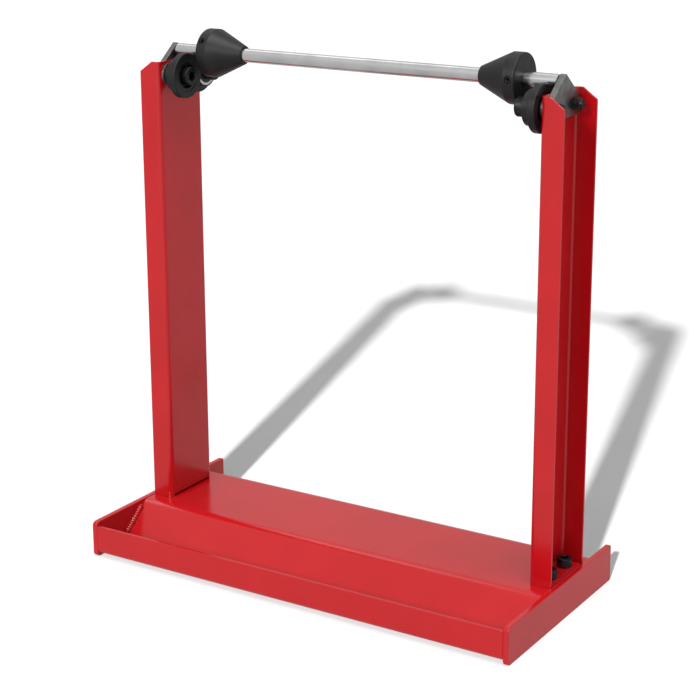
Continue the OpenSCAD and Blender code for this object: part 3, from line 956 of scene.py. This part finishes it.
class STAND_OT_stop_plates(bpy.types.Operator):
    """Cut the two pointed end-stop plates and tap them for the axle bolts"""

    bl_idname = "stand.stop_plates"
    bl_label = "End-stop plates"

    def execute(self, context):
        s = context.scene.stand_uprights
        fasteners = context.scene.stand_fasteners
        bore = bolt_bore(fasteners.axle, fasteners.thread_gap)
        for side in SIDES:
            node = f"{side}_stop_plate"
            lo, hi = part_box(node)
            mid = (lo + hi) / 2
            thick = hi.x - lo.x
            eave = hi.z - (hi.y - mid.y) * math.tan(s.roof_angle)
            corners = [
                (lo.x, lo.y, lo.z), (lo.x, hi.y, lo.z), (lo.x, hi.y, eave),
                (lo.x, mid.y, hi.z), (lo.x, lo.y, eave),
            ]
            bm = slab(corners, [s.plate_corner] * len(corners), (thick, 0, 0))
            axles = [axle_place(side, end) for end in ENDS]
            bm = drilled(bm, [((mid.x, a.y, a.z), (1, 0, 0), bore, 4 * thick) for a in axles])
            ease_edges(bm, s.plate_edge, segments=2)
            finish_piece(f"{side}_end_stop", bm, "stand", "zinc_plated_steel", [node])
        return {"FINISHED"}


class STAND_OT_axle_bolts(bpy.types.Operator):
    """Make the four socket-head axle bolts"""

    bl_idname = "stand.axle_bolts"
    bl_label = "Axle bolts"

    def execute(self, context):
        s = context.scene.stand_fasteners
        d, long, pitch, head = in_mm(s.axle, s.axle_length, s.axle_pitch, s.axle_head)
        for side, end in PLACES:
            node = f"{side}_{end}_axle_bolt"
            sign = SIDES[side]
            lo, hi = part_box(node)
            mid = (lo + hi) / 2
            seat = lo.x + s.axle if sign > 0 else hi.x - s.axle
            bm = socket_screw(d, long, pitch, head_r=head / 2, plain=s.axle_plain / MM)
            placed(bm, (seat, mid.y, mid.z), (sign, 0, 0))
            finish_piece(f"{side}_{end}_axle_screw", bm, "stand", "black_oxide_steel", [node])
        return {"FINISHED"}


class STAND_OT_rollers(bpy.types.Operator):
    """Turn the four flanged rollers"""

    bl_idname = "stand.rollers"
    bl_label = "Rollers"

    def execute(self, context):
        s = context.scene.stand_rollers
        seat, hub, fillet, rim = in_mm(s.bearing / 2, s.hub, s.fillet, s.rim_edge)
        mouth, deep, shoulder = in_mm(s.mouth, s.mouth_depth, s.bearing_width)
        hub_r = seat + s.hub_wall / MM
        stop = seat - s.shoulder / MM
        for side, end in PLACES:
            node = f"{side}_{end}_roller"
            (left, right), mid, r, wide = turned_node(node)
            bm = spun(
                [
                    (seat, 0, 0.3), (hub_r, 0, 0.5), (hub_r, hub, fillet), (r, hub, rim),
                    (r, wide, rim), (stop + mouth + deep, wide, 0.2),
                    (stop + mouth, wide - deep, 0.2), (stop, wide - deep, 0.3),
                    (stop, shoulder, 0.2), (seat, shoulder, 0.2),
                ],
                segments=128,
            )
            outward = (SIDES[side] > 0) == (end == "front")
            way = SIDES[side] if outward else -SIDES[side]
            placed(bm, (left if way > 0 else right, mid.y, mid.z), (way, 0, 0))
            finish_piece(f"{side}_{end}_wheel", bm, f"roller_{side}_{end}", "black_nylon", [node])
        return {"FINISHED"}


class STAND_OT_bearings(bpy.types.Operator):
    """Give the bearings' rings, seals, balls and cages their finishes"""

    bl_idname = "stand.bearings"
    bl_label = "Bearings"

    def execute(self, context):
        for side, end in PLACES:
            for part, slot in (
                ("bearing_outer", "bearing_steel"),
                ("bearing_inner", "bearing_steel"),
                ("bearing_balls", "bearing_steel"),
                ("bearing_cage", "cage_brass"),
                ("bearing_shields", "seal_rubber"),
            ):
                keep_node(f"{side}_{end}_{part}", slot)
        return {"FINISHED"}


class STAND_OT_sleeves(bpy.types.Operator):
    """Turn the spacer sleeves and washers between the bearings and the uprights"""

    bl_idname = "stand.sleeves"
    bl_label = "Sleeves and washers"

    def execute(self, context):
        bore = context.scene.stand_fasteners.sleeve_bore / 2 / MM
        for side, end in PLACES:
            for part, piece in (("spacer", "sleeve"), ("washer", "disc")):
                node = f"{side}_{end}_{part}"
                (left, _), mid, r, long = turned_node(node)
                bm = spun([(bore, 0, 0.2), (r, 0, 0.3), (r, long, 0.3), (bore, long, 0.2)])
                placed(bm, (left, mid.y, mid.z), (1, 0, 0))
                finish_piece(f"{side}_{end}_{piece}", bm, "stand", "zinc_plated_steel", [node])
        return {"FINISHED"}


class STAND_OT_shaft(bpy.types.Operator):
    """Grind the balancing shaft, chamfered and centre-drilled at both ends"""

    bl_idname = "stand.shaft"
    bl_label = "Shaft"

    def execute(self, context):
        s = context.scene.stand_shaft
        (left, _), mid, r, long = turned_node("shaft")
        edge, mark = in_mm(s.chamfer, s.centre_mark)
        deep = mark * math.sqrt(3)
        bm = spun(
            [
                (0, deep, 0), (mark, 0, 0), (r - edge, 0, 0), (r, edge, 0),
                (r, long - edge, 0), (r - edge, long, 0), (mark, long, 0), (0, long - deep, 0),
            ],
            closed=False,
        )
        placed(bm, (left, mid.y, mid.z), (1, 0, 0))
        finish_piece("balancing_shaft", bm, "balance_shaft", "bright_shaft_steel", ["shaft"])
        return {"FINISHED"}


def grub_direction(side, settings):
    """The direction in which one cone's grub screw points outward."""
    rise = settings.left_grub_angle if side == "left" else settings.right_grub_angle
    return Vector((0, -math.cos(rise), math.sin(rise)))


def grub_origin(side, settings):
    """The point on the shaft's axis below one cone's grub screw."""
    lo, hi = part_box(f"{side}_cone")
    x = lo.x + settings.band / 2 if side == "left" else hi.x - settings.band / 2
    return Vector((x, SHAFT_AXIS.y, SHAFT_AXIS.z))


class STAND_OT_cones(bpy.types.Operator):
    """Turn the two centring cones and drill their bands for the grub screws"""

    bl_idname = "stand.cones"
    bl_label = "Cones"

    def execute(self, context):
        s = context.scene.stand_shaft
        grub = context.scene.stand_fasteners.grub
        edge, band, gap, wall = in_mm(s.cone_edge, s.band, s.bore_gap, s.tip_wall)
        bore = SHAFT_R + gap
        tip = SHAFT_R + wall
        for side, sign in SIDES.items():
            node = f"{side}_cone"
            (left, right), mid, r, long = turned_node(node)
            bm = spun(
                [
                    (bore, 0, 0.3), (r, 0, edge), (r, band, 0.5),
                    (tip, long, 0.5), (bore, long, 0.2),
                ],
                segments=128,
            )
            placed(bm, (left if sign < 0 else right, mid.y, mid.z), (-sign, 0, 0))
            toward = grub_direction(side, s)
            centre = grub_origin(side, s) + toward * (SHAFT_R + r) / 2 * MM
            bm = drilled(bm, [(centre, toward, grub / 2 + s.bore_gap, 1.2 * r * MM)])
            finish_piece(f"{side}_turned_cone", bm, f"cone_{side}", "black_nylon", [node])
        return {"FINISHED"}


class STAND_OT_grub_screws(bpy.types.Operator):
    """Make the two headless grub screws that lock the cones"""

    bl_idname = "stand.grub_screws"
    bl_label = "Grub screws"

    def execute(self, context):
        s = context.scene.stand_shaft
        fasteners = context.scene.stand_fasteners
        d, pitch, sunk = in_mm(fasteners.grub, fasteners.grub_pitch, fasteners.grub_sunk)
        inner = SHAFT_R + 2 * s.bore_gap / MM
        for side in SIDES:
            outer = turned_node(f"{side}_cone")[2] - sunk
            toward = grub_direction(side, s)
            bm = socket_screw(d, outer - inner, pitch, segments=48)
            placed(bm, grub_origin(side, s) + toward * outer * MM, -toward)
            finish_piece(
                f"{side}_set_screw", bm, f"grub_{side}", "black_oxide_steel", [f"{side}_grub_screw"]
            )
        return {"FINISHED"}


# Studio


def far_light(name, source, strength, size):
    """A soft light from far off, in the direction of its source."""
    data = bpy.data.lights.new(name, "SUN")
    data.energy = strength
    data.angle = size
    light = added(data, name)
    light.rotation_euler = Vector(source).to_track_quat("Z", "Y").to_euler()
    return light


def source_of(turn, rise):
    """The direction in which a light lies that shines toward an azimuth from a height."""
    return (-math.cos(rise) * math.cos(turn), -math.cos(rise) * math.sin(turn), math.sin(rise))


class STAND_OT_stage(bpy.types.Operator):
    """Set up the floor, the soft studio light and the camera"""

    bl_idname = "stand.stage"
    bl_label = "Studio"

    def execute(self, context):
        s = context.scene.stand_studio
        bm = bmesh.new()
        bmesh.ops.create_grid(bm, x_segments=1, y_segments=1, size=s.floor_size / 2)
        mesh = mesh_of(bm, "studio_floor")
        mesh.materials.append(studio_floor(context.scene.stand_colours))
        floor = added(mesh, "studio_floor")

        world = bpy.data.worlds.new("white_room")
        context.scene.world = world
        world.use_nodes = True
        world.node_tree.nodes.clear()
        tree = world.node_tree
        where = add_node(tree, "ShaderNodeTexCoord")
        parts = add_node(tree, "ShaderNodeSeparateXYZ", {"Vector": (where, "Generated")})
        rise = math.sin(s.wall_top)
        strength = add_node(
            tree, "ShaderNodeMapRange", {"Value": (parts, "Z")},
            {"From Min": 0.75 * rise, "From Max": 1.25 * rise, "To Min": s.walls, "To Max": s.ceiling},
            interpolation_type="SMOOTHSTEP",
        )
        room = add_node(
            tree, "ShaderNodeBackground", {"Strength": (strength, "Result")}, {"Color": (1, 1, 1, 1)}
        )
        add_node(tree, "ShaderNodeOutputWorld", {"Surface": (room, "Background")})

        key = far_light("key_light", source_of(s.key_turn, s.key_rise), s.key_strength, s.key_size)
        far_light("top_light", s.top_source, s.top_strength, s.top_size)
        far_light("rim_light", s.rim_source, s.rim_strength, s.rim_size)
        floor_key = far_light(
            "floor_key_light", source_of(s.floor_key_turn, s.floor_key_rise), s.floor_key_strength,
            s.floor_key_size,
        )
        for light, state in ((key, "EXCLUDE"), (floor_key, "INCLUDE")):
            lit = bpy.data.collections.new(light.name + "_floor")
            lit.objects.link(floor)
            lit.collection_objects[0].light_linking.link_state = state
            light.light_linking.receiver_collection = lit

        data = bpy.data.cameras.new("camera")
        data.lens = s.lens
        data.sensor_width = 36
        data.shift_y = s.shift
        camera = added(data, "camera")
        camera.location = s.camera_place
        camera.rotation_euler = s.camera_turn
        context.scene.camera = camera
        context.scene.view_settings.view_transform = "Standard"
        return {"FINISHED"}


class STAND_PT_pieces(bpy.types.Panel):
    """Lists the pieces of the stand and the studio"""

    bl_idname = "STAND_PT_pieces"
    bl_label = "Wheel balancing stand"
    bl_space_type = "VIEW_3D"
    bl_region_type = "UI"
    bl_category = "Balancing stand"

    def draw(self, context):
        for operator in PIECES:
            self.layout.operator(operator.bl_idname)


PIECES = (
    STAND_OT_tray,
    STAND_OT_end_plates,
    STAND_OT_welds,
    STAND_OT_uprights,
    STAND_OT_foot_fasteners,
    STAND_OT_stop_plates,
    STAND_OT_axle_bolts,
    STAND_OT_rollers,
    STAND_OT_bearings,
    STAND_OT_sleeves,
    STAND_OT_shaft,
    STAND_OT_cones,
    STAND_OT_grub_screws,
    STAND_OT_stage,
)
GROUPS = {
    "stand_base": BaseSizes,
    "stand_uprights": UprightSizes,
    "stand_fasteners": FastenerSizes,
    "stand_rollers": RollerSizes,
    "stand_shaft": ShaftSizes,
    "stand_colours": FinishColours,
    "stand_studio": StudioSettings,
}


def register():
    for group in GROUPS.values():
        bpy.utils.register_class(group)
    for name, group in GROUPS.items():
        setattr(bpy.types.Scene, name, PointerProperty(type=group))
    for piece in PIECES:
        bpy.utils.register_class(piece)
    bpy.utils.register_class(STAND_PT_pieces)


def unregister():
    bpy.utils.unregister_class(STAND_PT_pieces)
    for piece in reversed(PIECES):
        bpy.utils.unregister_class(piece)
    for name in GROUPS:
        delattr(bpy.types.Scene, name)
    for group in GROUPS.values():
        bpy.utils.unregister_class(group)


def main():
    register()
    for piece in PIECES:
        area, name = piece.bl_idname.split(".")
        getattr(getattr(bpy.ops, area), name)()


if __name__ == "__main__":
    main()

## Written problem
Lines that hold the word "finishes" are the ones to return, every one of them.

## Full answer
Continue the OpenSCAD and Blender code for this object: part 3, from line 956 of scene.py. This part finishes it.
    """Give the bearings' rings, seals, balls and cages their finishes"""